▸ What to produce:
From the line with "from mathutils import" to the line with "return np.stack([offset @", both lines included, set down exactly those lines, please, and no others.
┌─ Supplied information
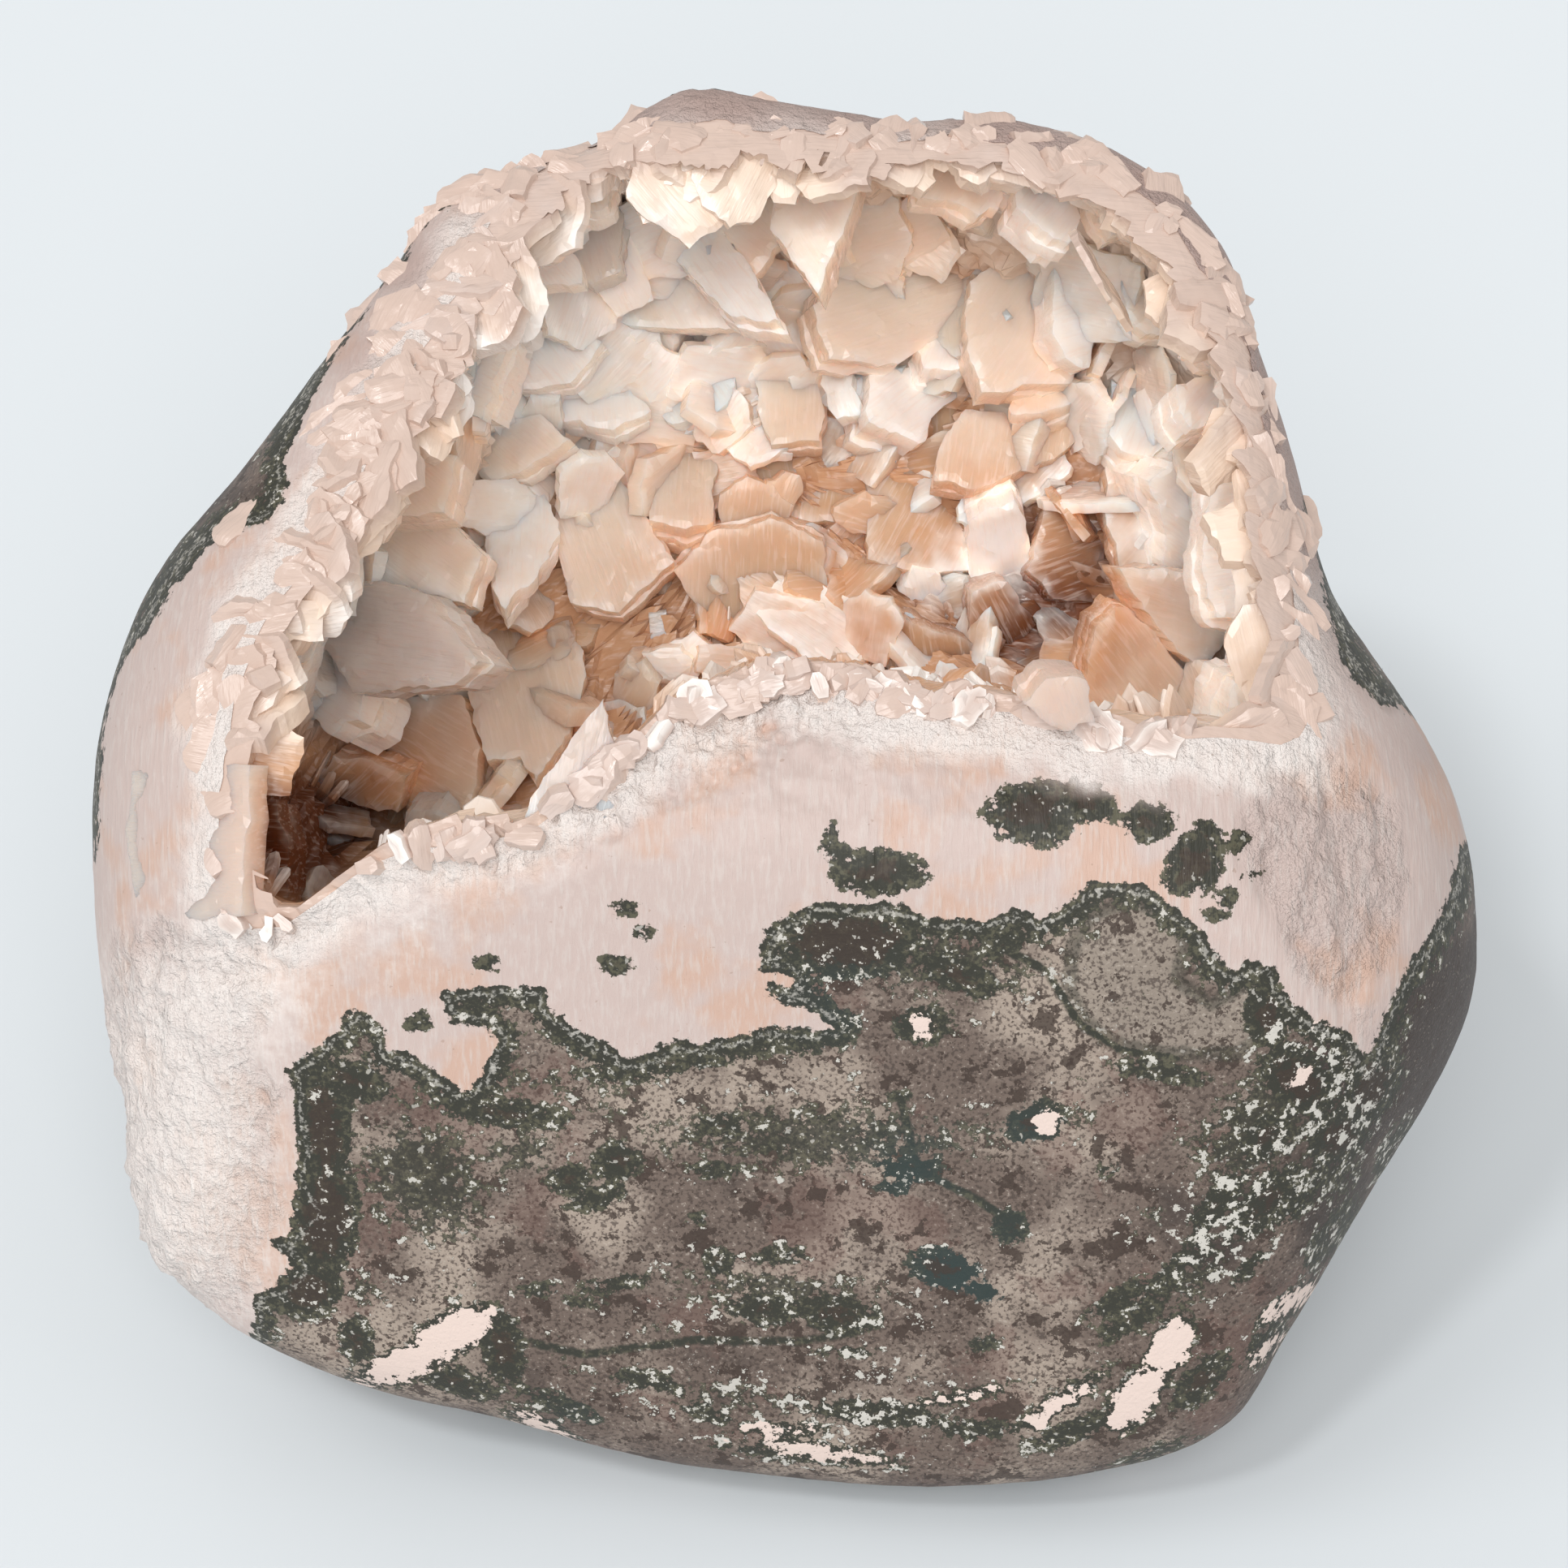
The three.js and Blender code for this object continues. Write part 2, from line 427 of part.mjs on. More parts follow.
// A crystal from its row: a slab on a tilted plane whose lowest corner lies in the hollow's wall,
// or whose plane passes just behind the lip at a pixel of it.
function plate([direction, degrees, thickness, numbers, lipPixel]) {
  const slope = Math.tan(THREE.MathUtils.degToRad(degrees));
  const turn = THREE.MathUtils.degToRad(direction);
  const [alongRight, alongUp] = [Math.cos(turn) * slope, Math.sin(turn) * slope];
  const pixels = numbers.flatMap((x, i) => (i % 2 === 0 ? [[x, numbers[i + 1]]] : []));
  const flat = pixels.map((pixel) => new THREE.Vector2(...pixelPlace(pixel)));
  const outline = THREE.ShapeUtils.isClockWise(flat) ? pixels.reverse() : pixels;
  const climb = ([across, up]) => across * alongRight + up * alongUp;
  const anchors = lipPixel ? [lipPixel] : outline;
  const depthAt = lipPixel ? frontSurface : hollowFloor;
  const gaps = anchors.map((pixel) => climb(pixelPlace(pixel)) - depthAt(pixel)[2]);
  const level = -ROOT_DEPTH - Math.min(...gaps);
  const front = outline.map((pixel) => {
    const near = level + climb(pixelPlace(pixel));
    return toWorld(...atDepth(pixelPlace(pixel), near), near);
  });
  const shift = new THREE.Vector3()
    .addScaledVector(RIGHT, alongRight)
    .addScaledVector(UP, alongUp)
    .sub(TO_EYE)
    .setLength(thickness);
  return slab(front, shift);
}

// A repeatable stream of numbers from 0 to 1.
function numberStream(seed) {
  let state = seed;
  return () => {
    state = (state * 1664525 + 1013904223) % 4294967296;
    return state / 4294967296;
  };
}

// Smaller five-sided plates all round the hollow, which rise from its wall towards its middle.
function fillerPlates() {
  const next = numberStream(FILLER_SEED);
  const between = ([low, high]) => low + (high - low) * next();
  return Array.from({ length: BOWL_FILLERS + WALL_FILLERS }, (_, i) => {
    const root =
      i < BOWL_FILLERS
        ? bowlPoint(between([0, 2 * Math.PI]), 0.3 + 0.66 * Math.sqrt(next()), ROOT_DEPTH / 2)
        : tubePoint(THREE.MathUtils.degToRad(between(WALL_TURN)), between(WALL_LEVELS), ROOT_DEPTH / 2);
    const inward = [HOLLOW_ACROSS - root[0], HOLLOW_UP - root[1], FLOOR_DEPTH / 2 - root[2]];
    const bent = inward.map((part) => part + between([-FLOOR_DEPTH, FLOOR_DEPTH]) / 2);
    const along = toWorld(...bent).sub(MIDDLE).normalize();
    const side = new THREE.Vector3().crossVectors(along, TO_EYE).normalize();
    side.applyAxisAngle(along, between([0, Math.PI]));
    const shift = new THREE.Vector3().crossVectors(along, side).setLength(between(FILLER_THICKNESS));
    const length = between(FILLER_LENGTH);
    const half = between(FILLER_HALF_WIDTH);
    const front = FILLER_OUTLINE.map(([forward, sideways]) =>
      toWorld(...root)
        .addScaledVector(along, forward * length)
        .addScaledVector(side, sideways * half),
    );
    return freeSlab(front, shift);
  });
}

// How finely the stone's surface is divided, and surfaces inside it that aren't seen.
const STONE_DETAIL = 6;
const INNER_DETAIL = 3;

const body = stone(0, STONE_DETAIL);
const space = hollow(0);

const basaltSolid = body.subtract(liningBlock(GAP)).subtract(space);
const liningSolid = body.intersect(liningBlock(0)).subtract(space);

const wall = stone(GAP, STONE_DETAIL).subtract(hollow(GAP));
const sheet = hollow(GAP / 2).subtract(hollow(CRUST_THICKNESS)).intersect(stone(-RIM_STEP, INNER_DETAIL));
const crystals = [...PLATES.map(plate), ...LIP_PLATES.map(plate), ...fillerPlates()];
const crustSolid = crystals.reduce((sum, crystal) => sum.add(crystal), sheet).subtract(wall);

// The largest body of a surface, as its triangles' corner numbers: what a cut leaves loose, such
// as the tip of a crystal beyond the rim, is dropped.
function largestBody(corners) {
  const parent = new Map();
  const top = (vertex) => {
    let found = vertex;
    while (parent.has(found)) found = parent.get(found);
    if (found !== vertex) parent.set(vertex, found);
    return found;
  };
  const join = (one, other) => {
    if (top(one) !== top(other)) parent.set(top(one), top(other));
  };
  for (let i = 0; i < corners.length; i += 3) {
    join(corners[i], corners[i + 1]);
    join(corners[i], corners[i + 2]);
  }
  const bodies = new Map();
  for (let i = 0; i < corners.length; i += 3) {
    const body = bodies.get(top(corners[i])) ?? [];
    body.push(corners[i], corners[i + 1], corners[i + 2]);
    bodies.set(top(corners[i]), body);
  }
  return [...bodies.values()].reduce((best, next) => (next.length > best.length ? next : best));
}

function namedMesh(name, solid, material) {
  const { vertProperties, triVerts } = solid.getMesh();
  const geometry = new THREE.BufferGeometry();
  geometry.setAttribute("position", new THREE.BufferAttribute(vertProperties, 3));
  geometry.setIndex(largestBody(triVerts));
  geometry.computeVertexNormals();
  const mesh = new THREE.Mesh(geometry, new THREE.MeshStandardMaterial(material));
  mesh.name = name;
  return mesh;
}

const geode = new THREE.Group();
geode.add(namedMesh("basalt_matrix", basaltSolid, { color: 0x8d7d76, roughness: 0.6 }));
geode.add(namedMesh("heulandite_lining", liningSolid, { color: 0xecd6cb, roughness: 0.55 }));
geode.add(namedMesh("crystal_crust", crustSolid, { color: 0xe0bfa4, roughness: 0.3 }));

export default geode;
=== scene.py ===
import math

import bmesh
import bpy
import numpy as np
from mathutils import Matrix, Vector, geometry, noise


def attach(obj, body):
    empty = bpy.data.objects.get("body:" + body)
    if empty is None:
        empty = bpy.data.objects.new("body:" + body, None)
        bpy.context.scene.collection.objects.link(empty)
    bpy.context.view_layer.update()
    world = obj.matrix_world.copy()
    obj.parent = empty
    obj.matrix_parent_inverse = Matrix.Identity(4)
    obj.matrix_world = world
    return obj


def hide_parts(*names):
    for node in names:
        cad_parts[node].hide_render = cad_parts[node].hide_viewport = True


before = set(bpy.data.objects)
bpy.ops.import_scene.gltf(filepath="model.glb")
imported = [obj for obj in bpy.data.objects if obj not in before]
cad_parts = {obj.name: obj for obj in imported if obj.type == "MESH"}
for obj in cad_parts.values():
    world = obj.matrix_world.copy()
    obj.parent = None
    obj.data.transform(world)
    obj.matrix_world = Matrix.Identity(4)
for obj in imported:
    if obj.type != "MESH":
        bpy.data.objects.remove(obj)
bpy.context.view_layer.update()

scene = bpy.context.scene

# CAMERA
# It looks down at the stone's front by 40 degrees. Places on this view are pixels of a square
# picture, and view coordinates are mm across, up and towards the eye from the stone's middle.

MM = 0.001
VIEW_TILT = math.radians(40)
EYE = 470  # mm from the stone's middle
PICTURE = 1932  # pixels
MM_PER_PIXEL = 0.0878
MIDDLE_PIXEL = (966, 965)
MIDDLE = np.array([0, 0, 62])
RIGHT = np.array([1, 0, 0])
UP = np.array([0, math.sin(VIEW_TILT), math.cos(VIEW_TILT)])
TO_EYE = np.array([0, -math.cos(VIEW_TILT), math.sin(VIEW_TILT)])


def to_view(points):
    """View coordinates of places in mm."""
    offset = points - MIDDLE
    return np.stack([offset @ RIGHT, offset @ UP, offset @ TO_EYE], axis=-1)


def to_world(places):
    """The places in mm of view coordinates."""
    across, up, near = np.moveaxis(np.asarray(places, float), -1, 0)
    return MIDDLE + across[..., None] * RIGHT + up[..., None] * UP + near[..., None] * TO_EYE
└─
▸ Full response:
from mathutils import Matrix, Vector, geometry, noise


def attach(obj, body):
    empty = bpy.data.objects.get("body:" + body)
    if empty is None:
        empty = bpy.data.objects.new("body:" + body, None)
        bpy.context.scene.collection.objects.link(empty)
    bpy.context.view_layer.update()
    world = obj.matrix_world.copy()
    obj.parent = empty
    obj.matrix_parent_inverse = Matrix.Identity(4)
    obj.matrix_world = world
    return obj


def hide_parts(*names):
    for node in names:
        cad_parts[node].hide_render = cad_parts[node].hide_viewport = True


before = set(bpy.data.objects)
bpy.ops.import_scene.gltf(filepath="model.glb")
imported = [obj for obj in bpy.data.objects if obj not in before]
cad_parts = {obj.name: obj for obj in imported if obj.type == "MESH"}
for obj in cad_parts.values():
    world = obj.matrix_world.copy()
    obj.parent = None
    obj.data.transform(world)
    obj.matrix_world = Matrix.Identity(4)
for obj in imported:
    if obj.type != "MESH":
        bpy.data.objects.remove(obj)
bpy.context.view_layer.update()

scene = bpy.context.scene

# CAMERA
# It looks down at the stone's front by 40 degrees. Places on this view are pixels of a square
# picture, and view coordinates are mm across, up and towards the eye from the stone's middle.

MM = 0.001
VIEW_TILT = math.radians(40)
EYE = 470  # mm from the stone's middle
PICTURE = 1932  # pixels
MM_PER_PIXEL = 0.0878
MIDDLE_PIXEL = (966, 965)
MIDDLE = np.array([0, 0, 62])
RIGHT = np.array([1, 0, 0])
UP = np.array([0, math.sin(VIEW_TILT), math.cos(VIEW_TILT)])
TO_EYE = np.array([0, -math.cos(VIEW_TILT), math.sin(VIEW_TILT)])


def to_view(points):
    """View coordinates of places in mm."""
    offset = points - MIDDLE
    return np.stack([offset @ RIGHT, offset @ UP, offset @ TO_EYE], axis=-1)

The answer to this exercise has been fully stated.